Doña Sonia

Fotografía: Dayana Jiménez 2013.

No es por presumir, pero tengo a la mejor abuelita del mundo, por lo menos, de mi mundo.

Ella se llama Sonia y ya cuenta con 76 años. Tiene marcada la piel con años de experiencia y sus cabellos cortos ya son todos blancos, creo que es porque están llenos de recuerdos. Desde que tengo uso de razón tiene el mismo olor, yo le digo que huele a abuelita, lo guardo en mi memoria, y quiero guardarlo hasta cuando esté viejita, porque es de esos olores que evocan tranquilidad y paz, esa que queremos cuando tenemos días oscuros.

Doña Sonia nunca fue a la escuela, pero aprendió a leer sola, a armar palabras por lógica y a unir frases por sentido común. Por más de treinta años fue modista y sacó adelante a tres hijos en una época en dónde ser mujer y trabajar era una lucha diaria, y poco más que un peligro. Dormía alrededor de cinco horas diarias, y de ella sale la frase aquella que dice «la actividad que no me genere beneficio monetario, es una pérdida de tiempo, pero si es un paseo, ese sí vale la pena», es por eso que cuando salió al mercado la olla para hervir la leche fue de las primeras en comprarlas. Diez minutos de ganancia. ¿Cierto abuelita?

Se ha comportado como casi una revolucionaria y se convirtió en una de las fundadoras de uno de los barrios de Barranquilla. Ha vivido desde Riohacha, en la época de la marimba, hasta el Carmen de Bolívar, dejando vivencias y lecciones de perseverancia a cualquiera que la conoce, como por ejemplo, a mi.

Doña Sonia tiene cuatro nietas y un nieto, y a todos nos quiere y desde que estábamos pequeños nos dejaba llenar las poncheras con agua y bañarnos en el patio bien temprano, frente al palo de coco pero sin dañar el resto de matas, mientras ella nos hacía una torta que sólo ella sabe hacer y que por más que alguien lo intente no le quedará tan rica y tan llena de amor. Su cocina, ay, su cocina, el paraíso hecho vida. Tanta era mi admiración por su talento al cocinar, que cuando tenía ocho años le dije a mi mamá, «mami, quiero el arroz negrito, de ese que hace mi abuela». ¿Arroz negrito? Se preguntó, sí, el de coco mami, el de coco.

Pasan los años y sigue siendo mi arroz preferido, pero que lo haga ella, nadie más. Aunque sus pasos son más lentos, esa sazón no la pierde. Y me sigue dando lecciones, como cuando en la mesa estaba con el celular y tajante me dijo «Deje ese aparato, respete su hora de almuerzo», con la mirada tierna le respondí «Sí señora».

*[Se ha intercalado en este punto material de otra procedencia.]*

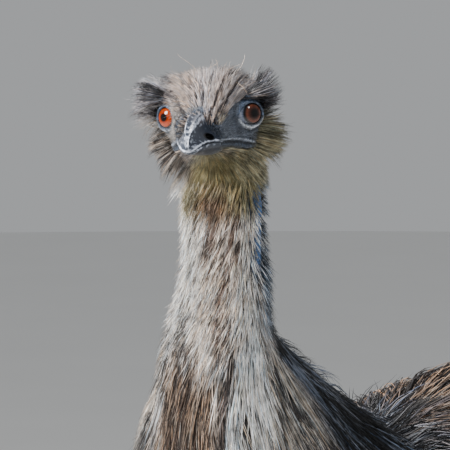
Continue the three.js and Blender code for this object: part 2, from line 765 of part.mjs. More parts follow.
// The flesh of the trunk with the gap added all round, for what grows beside it
const trunkMould = Manifold.union([
  trunk.solid(0, TAIL_CUT, TRUNK_SIDES, 4, { pad: GAP }),
  trunk.solid(TAIL_CUT, NECK_CUTS[0], TRUNK_SIDES, 9, { pad: GAP }),
  trunk.solid(NECK_CUTS[0], NECK_CUTS[1], TRUNK_SIDES, 5, { pad: GAP }),
]);

// Legs
for (const [side, word] of [[1, "left"], [-1, "right"]]) {
  const foot = side * -STRIDE;
  const leg = new Loft(legStations(side, foot), oval);
  const thigh = leg
    .solid(0, LEG_CUTS.shank, LEG_SIDES, 7, { drawIn: [0, GAP / 2] })
    .subtract(trunkMould);
  cores[`thigh_${word}`] = largest(thigh);
  const legLay = () => V(0, 0.32, -1);
  const outer = side > 0 ? 0 : Math.PI;
  const rows = [
    { station: 1.2, count: 4, from: outer - radians(110), sweep: radians(220) },
    ...evenRows(1.95, 3.7, 3, (s) => Math.round(6.4 - 0.6 * s)),
  ];
  const scaleAt = (s) => lerp(1.1, 0.7, smoothstep(s, 1.9, 3.7));
  const shank = leg.solid(LEG_CUTS.shank, LEG_CUTS.hock, LEG_SIDES, 2, { drawIn: [GAP / 2, GAP / 2] });
  const thighLocks = () => coat(leg, LOCKS.thigh, rows, legLay, [shank, trunkMould], { scaleAt });
  dress(`thigh_${word}`, thighLocks, BODY_COAT);
  addNode(bird, `shank_${word}`, shank, LEG_SKIN);
  const hock = leg.solid(LEG_CUTS.hock, LEG_CUTS.tarsus, LEG_SIDES, 5, { drawIn: [GAP / 2, GAP / 2] });
  addNode(bird, `hock_${word}`, hock, LEG_SKIN);
  const shin = {
    first: LEG_CUTS.tarsus + 0.15,
    last: LEG_CUTS.foot - 0.1,
    count: 9,
    facing: radians(-90),
    reach: radians(50),
    rise: 2.4,
  };
  const tarsus = scuted(leg, LEG_CUTS.tarsus, LEG_CUTS.foot, LEG_SIDES, shin, [GAP / 2, GAP / 2]);
  addNode(bird, `tarsus_${word}`, tarsus, LEG_SKIN);
  const heel = leg.solid(LEG_CUTS.foot, leg.last, LEG_SIDES, 2, { drawIn: [GAP / 2, 0] });
  const heelPad = ball(1, 10, 7);
  heelPad.scale(25, 33, 30).translate(side * (HIP_ASIDE - 4), ANKLE.behind + foot + 2, 25);
  const parts = [heel, solidOf(heelPad)];
  for (const toe of Object.values(TOES)) {
    const { loft } = toeLoft(side, foot, toe);
    const plates = {
      first: 0.9,
      last: 4.7,
      count: Math.round(toe.length / 28),
      facing: radians(90),
      reach: radians(60),
      rise: 1.8,
    };
    parts.push(scuted(loft, 0, 5, TOE_SIDES, plates, [0, 0]));
  }
  const claws = Object.entries(TOES).map(([name, toe]) => [name, clawSolid(side, foot, toe)]);
  const holes = Object.values(TOES).map((toe) => clawSolid(side, foot, toe, GAP));
  const footSolid = Manifold.union(parts).subtract(Manifold.union(holes)).intersect(ABOVE_FLOOR);
  addNode(bird, `foot_${word}`, footSolid, LEG_SKIN);
  for (const [name, claw] of claws) addNode(bird, `claw_${name}_${word}`, claw, CLAW_HORN);
}

// Wings: a small drooping limb on each shoulder with a few long locks
for (const [side, word] of [[1, "left"], [-1, "right"]]) {
  const angle = side > 0 ? radians(6) : radians(174);
  const at = (station, turn, off, halfWidth, halfHeight) => ({
    mid: trunk
      .point(station, angle + side * radians(turn))
      .addScaledVector(trunk.normal(station, angle + side * radians(turn)), off)
      .toArray(),
    half: [halfWidth, halfHeight],
  });
  const out = trunk.normal(5.2, angle);
  const wing = new Loft(
    [
      at(5.9, 12, 2, 7, 8),
      at(5.6, 4, 4, 11, 17),
      at(5.2, -8, 5, 11, 16),
      at(4.85, -22, 5, 9, 12),
      at(4.6, -32, 4, 6, 7),
    ],
    oval,
    () => out,
  );
  cores[`wing_${word}`] = largest(wing.solid(0, 4, 8, 6).subtract(trunkMould));
  const wingLay = () => V(0, 0.55, -1);
  const others = [finished.neck_lower, cores.torso, finished[`thigh_${word}`]];
  const wingLocks = () =>
    [0.9, 1.65, 2.4, 3.15].map((station) =>
      clearLock(wing, station, radians(10), LOCKS.wing, wingLay, 1 + 0.1 * vary(), others),
    );
  dress(`wing_${word}`, () => wingLocks().filter(Boolean), BODY_COAT);
}

// Torso and tail
const beside = ["neck_lower", "thigh_left", "thigh_right", "wing_left", "wing_right"];
const settled = beside.map((name) => finished[name]);
// The lower flank's locks are the longest, and the breast's and belly's are shorter
const torsoScale = (station, angle) => {
  const flank = Math.exp(-(((Math.sin(angle) + 0.35) / 0.35) ** 2));
  const belly = lerp(0.75, 1, smoothstep(Math.sin(angle), -1, -0.75));
  return (0.92 + 0.25 * flank) * belly * lerp(1, 0.72, smoothstep(station, 5.2, 6.6));
};
dress(
  "torso",
  () =>
    coat(
      trunk,
      LOCKS.torso,
      evenRows(6.5, 1.95, 8, (s) => Math.round(lerp(12, 8, Math.abs(s - 4) / 2.6))),
      trunkLay,
      [...settled, cores.tail],
      { scaleAt: torsoScale },
    ),
  BODY_COAT,
);
const tailRows = [
  { station: 1.35, count: 6, from: radians(-20), sweep: radians(220) },
  { station: 0.85, count: 5, from: radians(-10), sweep: radians(200) },
];
dress(
  "tail",
  () =>
    coat(trunk, LOCKS.tail, tailRows, trunkLay, [
      finished.torso,
      finished.thigh_left,
      finished.thigh_right,
    ]),
  BODY_COAT,
);

// The origin is on the floor, under the middle of the whole bird
bird.updateMatrixWorld(true);
const extent = new THREE.Box3().setFromObject(bird, true);
const centre = extent.getCenter(V());
bird.position.set(Math.round(-centre.x), Math.round(-centre.y), -extent.min.z);

const emu = new THREE.Group();
emu.name = "emu";
emu.add(bird);
export default emu;
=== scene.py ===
# %% [markdown]
# An adult emu, standing, at life size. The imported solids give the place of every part: this script
# dresses them. A skin with modelled face and scaly legs lies under a coat of thin closed strands,
# and the eyes, the bill and the claws are pieces of their own. All lengths are metres, +Z is up,
# the body faces -Y and the bird's left is +X.

# %% Frame
import math

import bmesh
import bpy
import numpy as np
from mathutils import Matrix, Vector, kdtree
from mathutils.bvhtree import BVHTree


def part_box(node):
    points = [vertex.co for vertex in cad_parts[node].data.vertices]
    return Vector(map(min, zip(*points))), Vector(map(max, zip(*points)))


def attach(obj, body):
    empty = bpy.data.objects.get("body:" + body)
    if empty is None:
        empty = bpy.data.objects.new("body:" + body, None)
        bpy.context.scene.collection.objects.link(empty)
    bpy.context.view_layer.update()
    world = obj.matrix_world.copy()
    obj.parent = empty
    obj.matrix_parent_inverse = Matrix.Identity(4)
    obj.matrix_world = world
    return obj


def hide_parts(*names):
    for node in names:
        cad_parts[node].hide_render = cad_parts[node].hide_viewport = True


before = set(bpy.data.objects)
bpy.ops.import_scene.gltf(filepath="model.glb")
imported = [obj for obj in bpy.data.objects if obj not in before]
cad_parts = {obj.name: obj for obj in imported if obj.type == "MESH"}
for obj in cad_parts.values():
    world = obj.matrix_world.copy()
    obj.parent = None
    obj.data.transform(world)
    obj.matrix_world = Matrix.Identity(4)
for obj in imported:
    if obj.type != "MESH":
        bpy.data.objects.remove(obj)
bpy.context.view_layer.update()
rng = np.random.default_rng(2417)
MM = 0.001

# %% [markdown]
# Most of an emu is a tube that swells and shrinks: trunk, neck, legs and toes. A loft describes such a
# form by a few stations, each a middle, a half width and a half height. A smooth curve runs through
# them, and a section turns a circle into an oval or an egg. The same formula then gives the
# skin's vertices, the way that feathers lie and the unwrap that they are baked on.

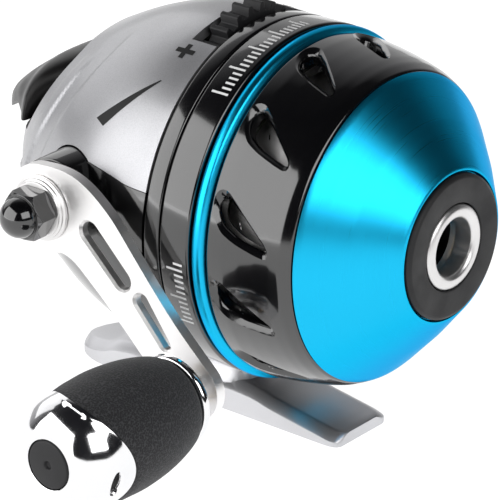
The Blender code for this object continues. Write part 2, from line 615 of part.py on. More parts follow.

Son cosas que sólo se aprenden de ella, que las cosas, son sólo eso, cosas y pueden llegar en cualquier momento, en cambio los abuelitos, ellos sí se van.

Doña Sonia me sigue dando amor, cuando sabe que viajaré, el día anterior llega al apartamento, dado que sigue viviendo en el barrio que ayudó a fundar, mientras estoy en clases, abre con sus llaves (porque tiene sus propias llaves) y me deja un puré de papa en el microondas.

¿Gloria? Gloria es tenerla a ella conmigo.

Los dejo, Doña Sonia me está llamando a la mesa y me hizo arroz negrito.

No es por presumir, pero tengo a la mejor abuelita del mundo, por lo menos, de mi mundo.